Можно ли выставку «Родина» рассмотреть как пропагандисткий жест? Вопрос и для нас актуальный в связи с выставкой «Линия отреза: визуальный образ Президента в российских журналах 2000-х годов», что показывается сейчас в Белинке. Выставка сделана с некоторыми огрехами, но все-таки ситуация парадоксальная: слышу «это выставка забавных картинок?», «выставка про Путина?». Вчера в книге отзывов написали: а кто у нас президент, Путин или Медведев? То, что выставка о президенте как фигуре власти, не замечается. Что она о том, какой свободой обладают журналы в своем разглядывании первых лиц государства, — исчезает. Читаются не картинки, а факт их наличия.
Кураторы выставки «Родина» представили, вероятно, актуальный концепт Родины/Отечества. Очень предсказуемый набор имен и знаковых образов (карта, березы, купола, политики). Как следствие, выставке не хватает банальной человечности, она вся — про технологии конструирования жителя своей Родины.

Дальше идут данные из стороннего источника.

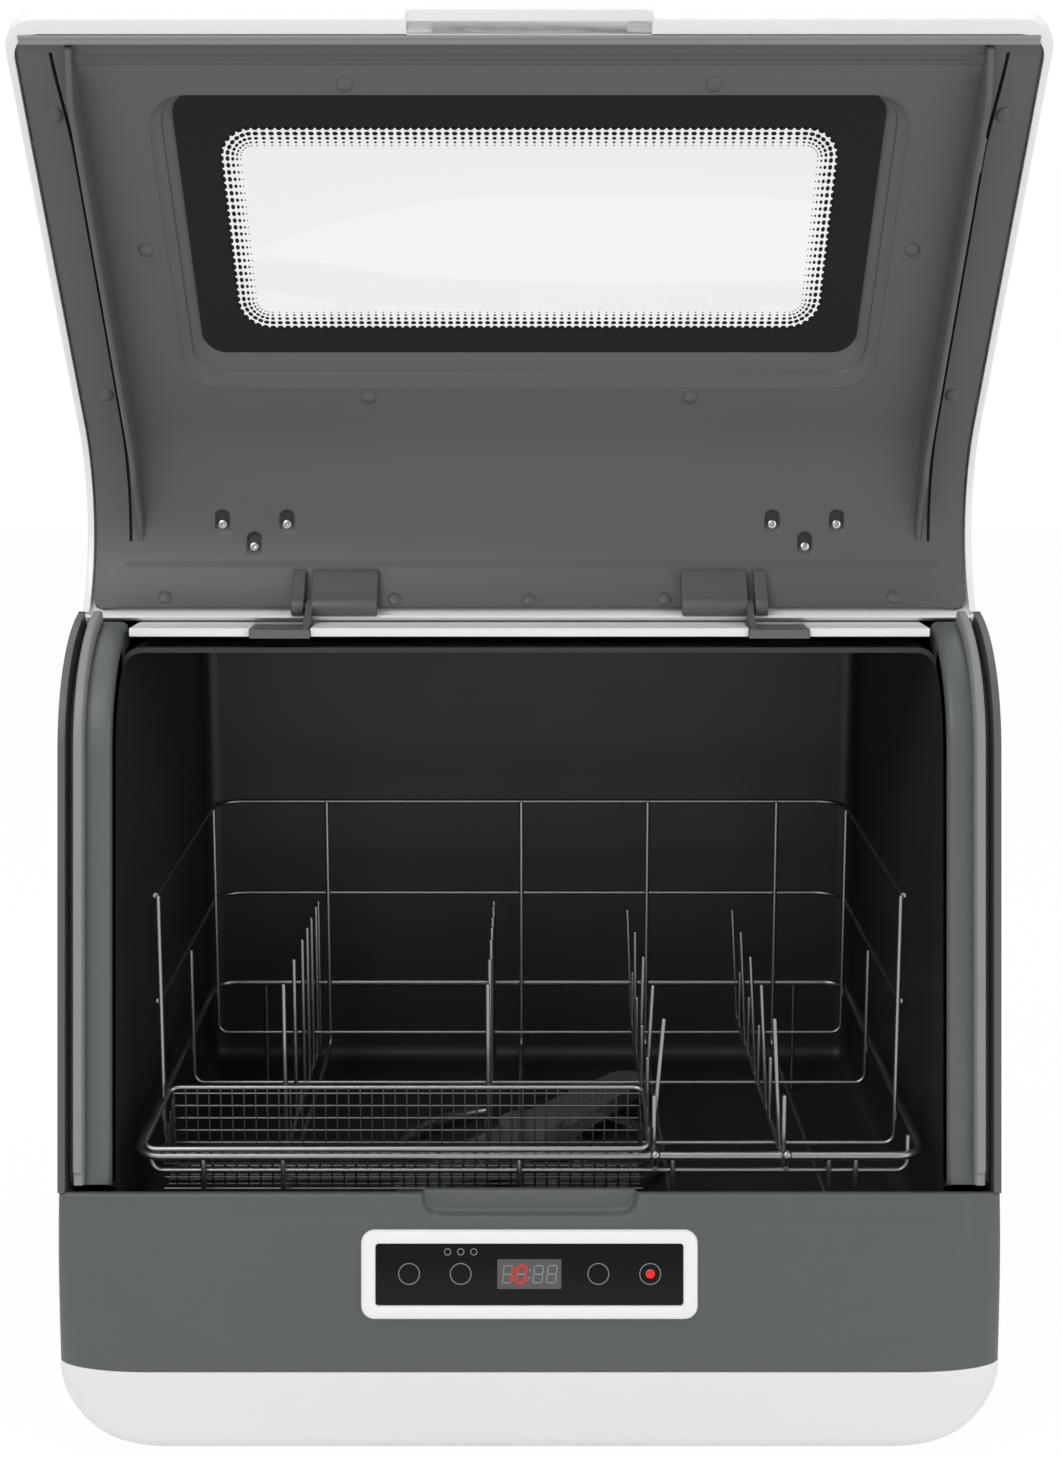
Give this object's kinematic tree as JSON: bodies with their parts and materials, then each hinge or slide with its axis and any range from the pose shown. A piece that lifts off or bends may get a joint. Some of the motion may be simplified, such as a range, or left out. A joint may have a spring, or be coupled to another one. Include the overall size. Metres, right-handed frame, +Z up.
{
  "type": "countertop dishwasher",
  "caption": "Countertop dishwasher with a flip-up windowed lid, wire plate rack, cutlery basket, spray arm and touch control panel.",
  "frame": {"origin": "centre of the footprint of the whole part with its lid open, on the table under the feet", "axes": "+Z up, +X to the right of someone who faces the control panel, +Y from the front to the back"},
  "size_m": [0.4234, 0.4068, 0.6219],
  "materials": {
    "white_abs": "fine moulded gloss ABS",
    "grey_abs": "fine spark-eroded matt ABS",
    "lid_liner": "fine textured polypropylene",
    "tub_liner": "smooth dark polypropylene",
    "frame_grey": "satin moulded",
    "seal": "matt silicone",
    "control_white": "gloss",
    "touch_black": "gloss printed acrylic",
    "display_grey": "tinted filter",
    "lamp_red": "lit lens",
    "glass_clear": "toughened, black printed border",
    "stainless": "electropolished wire",
    "steel_zinc": "zinc plated",
    "rubber_black": "matt",
    "board_green": "solder mask",
    "black_pp": "moulded polypropylene",
    "arm_pp": "moulded polypropylene",
    "motor_steel": "drawn can",
    "ivory_pom": "moulded acetal",
    "tank_pp": "natural polypropylene",
    "bronze": "wave washer"
  },
  "bodies": {
    "cabinet": {"base_tray": "white_abs", "rubber_feet": "rubber_black", "lower_housing": "grey_abs", "side_panel_left": "grey_abs", "side_panel_right": "grey_abs", "rear_panel": "grey_abs", "top_cover": "white_abs", "tub": "tub_liner", "opening_frame_left": "frame_grey", "opening_frame_right": "frame_grey", "side_seals": "seal", "control_frame": "control_white", "touch_plate": "touch_black", "display_module": "display_grey", "power_lamp": "lamp_red", "touch_board": "board_green", "main_board": "board_green", "sump": "black_pp", "filter_plate": "stainless", "feed_pipe": "black_pp", "heater": "stainless", "wash_pump_housing": "black_pp", "wash_pump_motor": "motor_steel", "drain_pump_housing": "black_pp", "drain_pump_motor": "motor_steel", "drain_hose": "rubber_black", "drain_outlet": "black_pp", "inlet_valve": "black_pp", "water_tank": "tank_pp", "fan_housing": "black_pp", "power_inlet": "black_pp", "case_screws": "steel_zinc", "hinge_brackets": "frame_grey", "hinge_pins": "steel_zinc", "friction_washers": "bronze", "reed_switch": "black_pp"},
    "lid": {"lid_shell": "white_abs", "lid_inner_panel": "lid_liner", "window_glass": "glass_clear", "lid_seal": "seal", "lid_hinge_arms": "steel_zinc", "hinge_covers": "frame_grey", "hinge_screws": "steel_zinc", "lid_plugs": "frame_grey", "lid_magnet": "motor_steel"},
    "rack": {"rack_rings": "stainless", "rack_cross_wires": "stainless", "rack_long_wires": "stainless", "rack_tines_left": "stainless", "rack_tines_right": "stainless"},
    "basket": {"basket_mesh": "stainless", "basket_rim": "stainless"},
    "spray_arm": {"spray_arm": "arm_pp"},
    "wash_impeller": {"wash_impeller": "ivory_pom"},
    "drain_impeller": {"drain_impeller": "ivory_pom"},
    "filter_basket": {"filter_basket": "black_pp"},
    "fill_cap": {"fill_cap": "white_abs"},
    "fan_wheel": {"fan_wheel": "black_pp"}
  },
  "joints": [
    {"name": "lid_hinge", "type": "hinge", "parent": "cabinet", "child": "lid", "pos_m": [0, -0.08658, 0.36981], "axis": [1, 0, 0], "range_deg": [0, 134.5]},
    {"name": "rack_lift", "type": "slide", "parent": "cabinet", "child": "rack", "axis": [0, 0, 1], "range_m": [0, 0.045]},
    {"name": "basket_lift", "type": "slide", "parent": "rack", "child": "basket", "axis": [0, 0, 1], "range_m": [0, 0.02]},
    {"name": "spray_arm_spin", "type": "hinge", "parent": "cabinet", "child": "spray_arm", "pos_m": [0, -0.04558, 0.095], "axis": [0, 0, 1], "continuous": true},
    {"name": "wash_pump_spin", "type": "hinge", "parent": "cabinet", "child": "wash_impeller", "pos_m": [0.058, -0.04558, 0.054], "axis": [1, 0, 0], "continuous": true},
    {"name": "drain_pump_spin", "type": "hinge", "parent": "cabinet", "child": "drain_impeller", "pos_m": [-0.0616, -0.06258, 0.058], "axis": [1, 0, 0], "continuous": true},
    {"name": "fan_spin", "type": "hinge", "parent": "cabinet", "child": "fan_wheel", "pos_m": [0.12, 0.16442, 0.284], "axis": [0, 1, 0], "continuous": true},
    {"name": "filter_twist", "type": "hinge", "parent": "cabinet", "child": "filter_basket", "pos_m": [0, -0.04558, 0.07], "axis": [0, 0, 1], "range_deg": [0, 90]},
    {"name": "fill_cap_twist", "type": "hinge", "parent": "cabinet", "child": "fill_cap", "pos_m": [-0.06, 0.15542, 0.378], "axis": [0, 0, 1], "range_deg": [0, 90]}
  ]
}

«Родина» в Перми — продукт пропаганды в том специфическом смысле, что готова разговор о родине вести в рамках дискурса гражданства и выстраиваемой медиа субъективности. А возможно ли мыслить мир вне медиаобразов? Возможна ли Родина без гражданства? Воздух в банке, земля на ботинках, память в сердце? И возможна ли Родина физически, как тактильная, сенсорная реальность, а не цепочка образов-картинок?
Как ни странно, последнее реально. Если истории про политиков и повседневность (особенно «Путиниана» группы «Синие носы» или картины Дубосарского и Виноградова или Дмитрия Врубеля и Виктории Тимофеевой) связаны с манипуляцией образами-масками, то истории про географию — с физическими переживаниями. Это и инсталляция Александра Бродского, воспроизводящая дребежжание плацкартоного поезда, и карта Хаима Сокола, и инсталляция Николая Полисского со снеговиками. Простор, в котором можно затеряться, — Родина. Простор, который можно украсть, наполняя его вещами, фигурами, заселяя словами. Так и живем между Сибирью и иконами власти.